If you are a CDO, or data leader setting the data strategy at your organisation, find out more about the CDO Hub.

 

One Big Message:  

Embrace the hustle and always find opportunities to add value to the people around you.

[01:21] What Cara’s role as the Chief Data Officer at Silicon Valley Bank comprises and why the field of data is not for the faint-hearted.  

[05:50] The first 100 days as a data manager 

[10:30] Why you need to have quick-wins in your early days when starting at a new company 

[14:10] How to build a team from scratch 

[18:50] What happened after Cara’s first 30 days and planning into the mid-term 

[23:10] When do you need to start focusing on the long-term  

[26:10] Things Cara did to help move the needle when it came to bringing value to Silicon Valley Bank 

[29:30] What is the best behavioural approach to starting in a new role in data 

 

What are good values for a Chief Data Officer to have? 

At Silicon Valley Bank the CDO role sits under the Chief Finance Officer and it works alongside business operations to provide data solutions for the company. Cara states that the CDO is an entrepreneurial  role. You need to be able to ‘sell the vision,’ network, build a team, get the funding and execute on promises made.  
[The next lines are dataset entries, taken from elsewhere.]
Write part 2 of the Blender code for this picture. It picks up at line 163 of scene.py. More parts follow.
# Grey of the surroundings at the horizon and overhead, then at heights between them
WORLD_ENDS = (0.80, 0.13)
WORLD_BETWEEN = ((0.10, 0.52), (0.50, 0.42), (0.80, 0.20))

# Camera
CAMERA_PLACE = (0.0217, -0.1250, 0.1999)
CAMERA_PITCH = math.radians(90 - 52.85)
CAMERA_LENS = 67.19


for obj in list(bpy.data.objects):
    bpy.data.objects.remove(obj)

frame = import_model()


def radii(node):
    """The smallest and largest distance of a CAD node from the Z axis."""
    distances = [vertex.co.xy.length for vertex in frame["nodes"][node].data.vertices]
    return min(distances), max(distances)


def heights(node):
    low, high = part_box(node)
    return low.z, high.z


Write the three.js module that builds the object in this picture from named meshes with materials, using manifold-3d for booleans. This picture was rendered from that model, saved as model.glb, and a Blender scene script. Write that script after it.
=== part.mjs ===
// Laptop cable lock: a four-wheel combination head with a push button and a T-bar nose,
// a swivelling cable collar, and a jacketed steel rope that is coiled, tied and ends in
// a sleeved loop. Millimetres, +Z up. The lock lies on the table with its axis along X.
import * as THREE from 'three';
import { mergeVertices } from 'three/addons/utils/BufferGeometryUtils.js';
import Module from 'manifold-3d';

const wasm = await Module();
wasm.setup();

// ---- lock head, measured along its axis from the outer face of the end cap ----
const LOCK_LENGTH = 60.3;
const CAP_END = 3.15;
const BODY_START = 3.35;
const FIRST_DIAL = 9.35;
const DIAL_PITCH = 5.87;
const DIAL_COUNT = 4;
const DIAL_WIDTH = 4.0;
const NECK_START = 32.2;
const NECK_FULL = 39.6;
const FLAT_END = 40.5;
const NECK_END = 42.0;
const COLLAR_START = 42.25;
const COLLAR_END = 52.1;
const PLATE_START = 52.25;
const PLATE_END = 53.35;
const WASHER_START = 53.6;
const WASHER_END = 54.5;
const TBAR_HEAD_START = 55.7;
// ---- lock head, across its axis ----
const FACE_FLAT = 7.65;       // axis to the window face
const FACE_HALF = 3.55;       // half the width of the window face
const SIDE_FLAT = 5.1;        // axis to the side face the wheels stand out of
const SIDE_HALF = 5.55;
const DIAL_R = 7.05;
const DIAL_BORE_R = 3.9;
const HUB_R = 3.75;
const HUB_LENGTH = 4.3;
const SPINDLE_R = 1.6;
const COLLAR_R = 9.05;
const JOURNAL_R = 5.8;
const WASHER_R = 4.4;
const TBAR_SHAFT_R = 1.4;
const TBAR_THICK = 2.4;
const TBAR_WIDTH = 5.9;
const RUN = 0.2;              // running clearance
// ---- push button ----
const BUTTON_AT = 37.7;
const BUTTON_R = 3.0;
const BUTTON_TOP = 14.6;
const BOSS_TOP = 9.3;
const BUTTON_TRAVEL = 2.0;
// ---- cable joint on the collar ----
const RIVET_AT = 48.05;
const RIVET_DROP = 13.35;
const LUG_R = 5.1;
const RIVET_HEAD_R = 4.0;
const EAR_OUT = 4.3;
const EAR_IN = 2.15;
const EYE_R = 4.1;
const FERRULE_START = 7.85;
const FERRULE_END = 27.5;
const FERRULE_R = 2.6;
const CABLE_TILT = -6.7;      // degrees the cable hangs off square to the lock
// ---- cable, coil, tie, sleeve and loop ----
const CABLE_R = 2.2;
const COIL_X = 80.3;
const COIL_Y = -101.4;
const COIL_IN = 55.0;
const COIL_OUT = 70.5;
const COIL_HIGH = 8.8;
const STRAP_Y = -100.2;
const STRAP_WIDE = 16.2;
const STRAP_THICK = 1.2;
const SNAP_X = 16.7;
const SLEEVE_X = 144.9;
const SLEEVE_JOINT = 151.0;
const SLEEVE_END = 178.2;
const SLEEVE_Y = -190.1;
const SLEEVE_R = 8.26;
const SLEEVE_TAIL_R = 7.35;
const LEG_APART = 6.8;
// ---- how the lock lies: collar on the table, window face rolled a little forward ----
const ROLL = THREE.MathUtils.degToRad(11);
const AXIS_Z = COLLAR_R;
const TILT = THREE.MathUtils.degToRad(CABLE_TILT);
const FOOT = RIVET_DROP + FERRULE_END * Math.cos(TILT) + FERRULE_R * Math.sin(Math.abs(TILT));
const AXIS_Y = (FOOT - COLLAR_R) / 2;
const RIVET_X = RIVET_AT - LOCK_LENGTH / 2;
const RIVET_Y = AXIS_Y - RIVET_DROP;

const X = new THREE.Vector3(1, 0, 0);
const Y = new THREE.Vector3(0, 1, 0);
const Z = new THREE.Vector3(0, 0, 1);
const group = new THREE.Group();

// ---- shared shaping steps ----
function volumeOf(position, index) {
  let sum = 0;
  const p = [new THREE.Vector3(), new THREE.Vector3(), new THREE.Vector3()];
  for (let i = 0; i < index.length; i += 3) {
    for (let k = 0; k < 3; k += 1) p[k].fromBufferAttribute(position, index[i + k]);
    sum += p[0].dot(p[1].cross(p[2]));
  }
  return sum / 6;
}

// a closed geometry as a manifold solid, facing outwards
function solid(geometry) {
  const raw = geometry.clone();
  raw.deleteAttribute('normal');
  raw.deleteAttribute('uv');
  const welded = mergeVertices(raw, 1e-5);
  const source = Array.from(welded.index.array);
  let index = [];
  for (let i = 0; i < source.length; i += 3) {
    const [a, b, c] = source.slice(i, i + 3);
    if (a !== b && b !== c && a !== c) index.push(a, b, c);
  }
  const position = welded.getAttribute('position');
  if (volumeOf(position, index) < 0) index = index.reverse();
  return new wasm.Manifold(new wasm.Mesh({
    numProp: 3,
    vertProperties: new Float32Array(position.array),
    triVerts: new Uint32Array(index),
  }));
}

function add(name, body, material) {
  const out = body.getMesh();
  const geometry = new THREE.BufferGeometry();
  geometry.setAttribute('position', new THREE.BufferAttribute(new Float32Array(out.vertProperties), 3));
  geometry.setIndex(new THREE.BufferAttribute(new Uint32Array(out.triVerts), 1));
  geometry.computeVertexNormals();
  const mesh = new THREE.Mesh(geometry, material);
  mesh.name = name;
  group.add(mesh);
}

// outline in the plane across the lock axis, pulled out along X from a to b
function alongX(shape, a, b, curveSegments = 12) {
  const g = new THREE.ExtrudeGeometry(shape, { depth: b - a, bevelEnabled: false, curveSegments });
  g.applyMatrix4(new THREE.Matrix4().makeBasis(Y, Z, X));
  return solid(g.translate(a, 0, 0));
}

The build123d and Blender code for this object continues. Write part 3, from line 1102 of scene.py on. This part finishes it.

  • It is also important as a CDO to have value realisation. Data is expensive so when you work on a task, make sure it aligns with the values of the company and contributes in a meaningful way.  
  • Team building is an integral role of any managing position. When Cara first started she was given a generous budget, but had no team. She was fortunate to be partnered with someone who was well-known in the company who could help guide her. With their guidance, Cara was able to build a new team by bringing in people from other departments and hiring from outside the company.  
  • When hiring in your business spend 30 minutes a day on recruiting and make it a priority. Otherwise time will fly by and you will be stuck with a problem that requires team members you don’t have. 

 

With new opportunities, come new roles and challenges 
  • The biggest challenge for most leaders in data stems from the fact that they are pioneers in their field. As a new and emerging field, Cara explains that essentially as a data expert you become the co-founder of a new department in your company 
  • Being a CDO is a huge responsibility as you have to constantly explain everything you’re doing to the decision makers. In addition to the constant reporting, Cara also found that she had to hustle for funding, traction and familiarity with other departments.  
  • When you take on a role as a CDO Cara explains that the hustle is non-stop. The role of a CDO is self-eliminating because those who don’t enjoy the ‘hustling’ part often burn out and leave. This contributes to the high churn of data managers in fast-growing companies who typically only remain in the role for 2-3 years. 
  • Cara’s solution: realise that the hustle is part of the job and embrace it.  

 

Package small wins 
  • Data is a thrilling roller coaster ride of tackling problems and celebrating wins. While working in data might not have ‘huge’ wins all the time, Cara says to celebrate all the mini-wins along the way.   
  • Try to get some quick wins early on in your new role. They don’t need to be huge wins but delivering value early on will put you in good standing. 

 

The first stretch as a CDO  
  • The first 100 days as a data manager starts before you land at your job. Research what the problems the company is currently facing, what products or services they sell and gain a ballpark of the solutions that are available.  
  • You need to turn your new co-workers into ‘believers.’ By building credibility early on and leaving a good first impression you will find that it is much easier to build trust amongst your co-workers. You can build credibility by contributing to discussions, helping to solve problems and generally adding value to the workplace around you.  
  • Cara spent the first 30 days becoming familiar with the people and the problems around her to help build a team. She noticed the way they worked together and what everyone’s roles were. When you are new to a role, find the people who will help you champion your cause. You are only one person, so you need to form connections with people who will help spread the message about what you do.  
  • The next 60 days saw Cara taking on more projects to help grow and pressure-test the team, framework and governance they had created while still giving value to the company. 
 
Prioritise your tasks 
  • Start at the beginning because in data you pay with your past mistakes. Do a gap assessment and fill the gaps first. Then continue with your policies and framework before you rush off to start building data products.  
  • In the first 100 days you need to make the tough calls. If someone is underperforming or something is not working you need to be able to stand up and say so, otherwise things will get out of hand very quickly.  

 

In Summary: 

Being the CDO is definitely not for the faint-hearted but it is an incredibly rewarding experience. Enjoy the hustle, add value to the people around you and prioritise your tasks.